Source: Ralph Richter

Eye Filmmuseum in Amsterdam

How do film museums and cinematheques maintain their excellence while ensuring they’re accessible to as wide a range of audiences as possible? This was the question pondered by delegates at ‘Let’s Zak’, a panel discussion held during Filmfest Hamburg this week.

Hamburg’s own Kinemathek is exploring the idea of setting up a new, internationally-facing “cinema of the future,” the Centre of Audiovisual Cultures Hamburg (ZAK), and Mila Schlingemann, head of programming at the Eye Filmuseum in Amsterdam, and Angela Seidel, director of Germany’s Cinémathèque Leipzig, were on hand to offer their advice and observations about the path ZAK should take.

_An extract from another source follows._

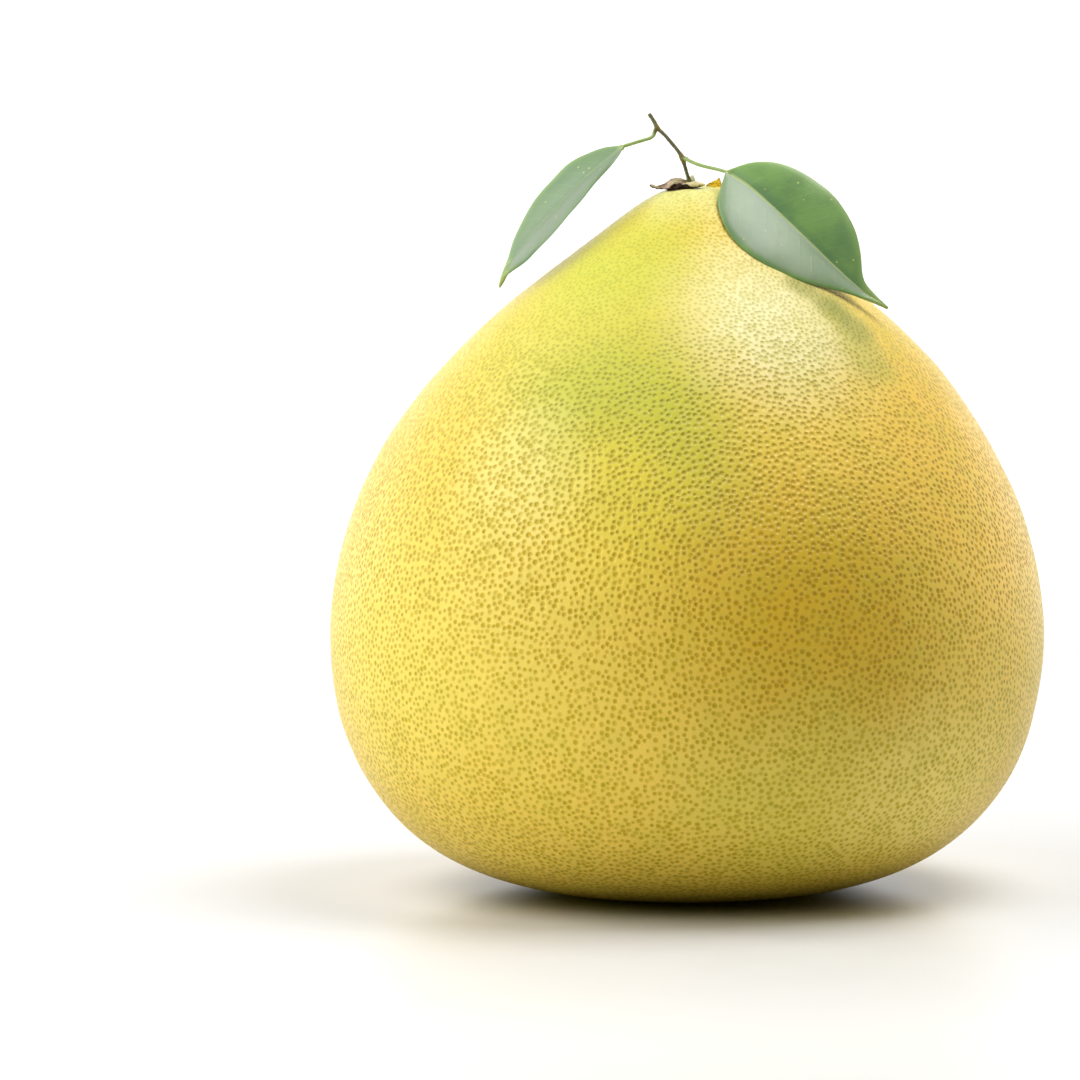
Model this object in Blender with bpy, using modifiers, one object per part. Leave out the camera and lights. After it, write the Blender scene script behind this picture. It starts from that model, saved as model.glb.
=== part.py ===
"""A pear-shaped pomelo with its dried calyx, a short forked twig and two leaves.

Metres, +Z up. The origin is the centre of the small flat spot the fruit rests on, and +Z runs up the
fruit to its crown.
"""

import math

import bmesh
import bpy
import numpy as np
from mathutils import Vector

MM = 0.001
COLLECTION = "pomelo"

# Fruit: radius and height (mm) of the points that guide its outline, crown to flat spot.
FRUIT_OUTLINE = (
    (0.0, 168.7),
    (3.5, 168.7),
    (6.2, 169.6),
    (14.5, 164.9),
    (23.0, 157.0),
    (36.0, 147.5),
    (58.0, 129.5),
    (78.5, 100.0),
    (87.0, 67.0),
    (83.0, 33.0),
    (65.0, 9.5),
    (38.0, 0.0),
    (19.0, 0.0),
    (16.0, 0.0),
    (0.0, 0.0),
)
FRUIT_RINGS = 40
FRUIT_STEPS = 64
CROWN_LEAN = 2.5
CROWN_START = 135.0
CROWN_TOP = 169.0
BELLY_HEIGHT = 62.0
BELLY_SPREAD = 48.0
BELLY_OVAL = 0.006
BELLY_THREE = 0.004
SHOULDER_HEIGHT = 138.0
SHOULDER_SPREAD = 20.0
SHOULDER_FIVE = 0.012

# Calyx: a woody button in the shallow dimple of the crown, scalloped by its broken lobes.
CALYX_CENTRE = (0.9, 0.5)
CALYX_OUTLINE = (
    (0.0, 170.35),
    (1.2, 170.35),
    (2.1, 170.15),
    (2.7, 169.85),
    (2.7, 169.5),
    (2.1, 169.25),
    (0.0, 169.25),
)
CALYX_STEPS = 40
CALYX_LOBES = 5
CALYX_LOBE_DEPTH = 0.16

# Bud: centre and half sizes (mm).
BUD_CENTRE = (1.2, 0.95, 171.4)
BUD_HALF = (0.55, 0.5, 0.75)
BUD_TILT = 12.0

# Twig: points up the stem with the radius at each (mm).
TWIG = (
    (0.2, 0.1, 170.85, 0.55),
    (0.0, 0.1, 171.4, 0.42),
    (-0.45, 0.1, 172.9, 0.36),
    (-0.95, 0.2, 174.6, 0.44),
    (-1.35, 0.4, 175.9, 0.68),
    (-2.3, 0.7, 177.5, 0.44),
    (-3.85, 1.1, 179.4, 0.38),
    (-5.4, 1.5, 181.2, 0.37),
    (-6.8, 1.9, 182.5, 0.42),
    (-7.5, 2.0, 183.3, 0.57),
    (-8.15, 2.2, 184.6, 0.38),
    (-9.4, 2.5, 186.5, 0.35),
)

# Leaves (mm): points along the stalk, then along the midrib from the foot to the drip tip; the two
# halves' directions at the foot, the middle and the tip; and their half widths at even steps down.
LEAF_THICK = 0.45
LEAF_ARCH = 0.05
STALK_HALF = 0.26
STALK_ROWS = 6
BLADE_ROWS = 14
LEFT_STALK = (
    (-8.05, 1.3, 182.1),
    (-8.3, 1.15, 181.4),
    (-9.0, 1.0, 180.8),
    (-10.2, 0.8, 180.4),
    (-13.4, 0.3, 179.5),
)
LEFT_MIDRIB = (
    (-15.4, 0.0, 178.9),
    (-20.0, -0.8, 175.2),
    (-25.5, -1.6, 170.5),
    (-31.0, -2.4, 164.7),
    (-36.0, -3.0, 159.5),
    (-40.3, -3.5, 154.0),
    (-43.2, -3.8, 149.8),
    (-45.2, -4.0, 145.4),
)
LEFT_UPPER = ((-0.30, 0.92, 0.30), (-0.40, 0.84, 0.40), (-0.40, 0.84, 0.36))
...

“We talk a lot about inclusion and diversity in the cultural sector,” Schlingmann stated as she addressed multiple issues ranging from wheelchair access to ticket prices, from location to the cost of coffee and sandwiches, from subtitles to programming choices, from the age of visitors to their ethnicity and gender.

With a new cinematheque, she suggested, it all starts with architectural choices. You need to make the building easy to access. “It sounds very obvious but it doesn’t happen everywhere,” the Eye executive noted.

It is nine years since the Eye building opened in 2012. Located on the other side of the river from Amsterdam’s Centraal Station, it is, in the words of Schlingmann, a building with “a very cinematic feel. Sometimes, we compare it to a sci-fi bird. It’s a very sci-fi looking building, completely white, very modern, with beautiful architecture.”

Angela Seidel

Source: Michael Kottmeier

Angela Seidel, Cinémathèque Leipzig

The building was designed at a cost of $50m by Austrian architects, Delugan Meissl. It has exhibition spaces as well as several screening rooms, all of different sizes. The venue can host everything from dance performances to VR shows. It also has its own 70mm projector in its biggest screening room to cater for works by directors like Quentin Tarantino and Christopher Nolan.

“Another thing is that we offer most Dutch films with English subtitles,” said Schlingemann. “We are also working with different systems like Earcatch and Subcatch so blind people can hear what is happening and for deaf people the other way round.”

 Schlingmann warned the only way cinematheques can address the fast-changing concerns of younger audiences is “to change your organisation from within, and that is a very difficult one…you have a lot of people working at the institutions who have a lot of knowledge, who are very experienced and have their own specialisms. In my view, you don’t want to replace these people with young people but there should be a way of more interaction between those two groups.”

To bridge the gap between generations, Eye Filmmuseum is launching a new scheme next year for ‘Programmers of the Future’. The aim of the initiative, which had funding for three years, is to train up future programmers while also enabling experienced staff members to get “back from the younger generation new perspectives and a new way of looking at the world which is very hard for us to see.”

Seidel, meanwhile, emphasised the importance of “authenticity” and credibility. “We have to set the right themes…the audience has to feel that we want to reach them.”

_Mila Schlingemann

Source: Thomas Kottmeier

Mila Schlingemann, EYE

She also pointed to Leipzig’s success in drawing youthful visitors. “We are very glad of this fact…half of our audience is under 30 years. They’re young people, especially students and politically engaged [viewers]. They come to us because of our special programming and they trust in our work.”

The EYE Filmmuseum, which has a programming team of 10 people, holds up 20 screenings each day in its different auditoriums alongside its exhibitions and other events. It offers Dutch cinema goers everything from new arthouse releases to treasures from the archive. Schlingmann said that ticket prices were the same as in commercial arthouse cinemas but acknowledged that food and drink are more expensive.

“When it comes to having a cup of coffee or especially having dinner, the venue] is targeted to a more well-off audience,” she said.

And she had a warning for those behind the new Hamburg venture. “If you want to be a more inclusive place, changing your programming won’t do. It has to be the whole package that has to change. It really is a challenge to be there for everyone while trying to hold onto a specific artistic profile also.”

The issues Schlingmann raised affect cinematheques everywhere and will clearly be important to the future of Zak. Such organisations depend on public funding. Being available to everyone is part of their remit. That is why “the price of a sandwich” or the positioning of ramps and lifts for wheelchair users are crucial matters. They can be as important as the choice of films to achieving the elusive goal of full accessibility.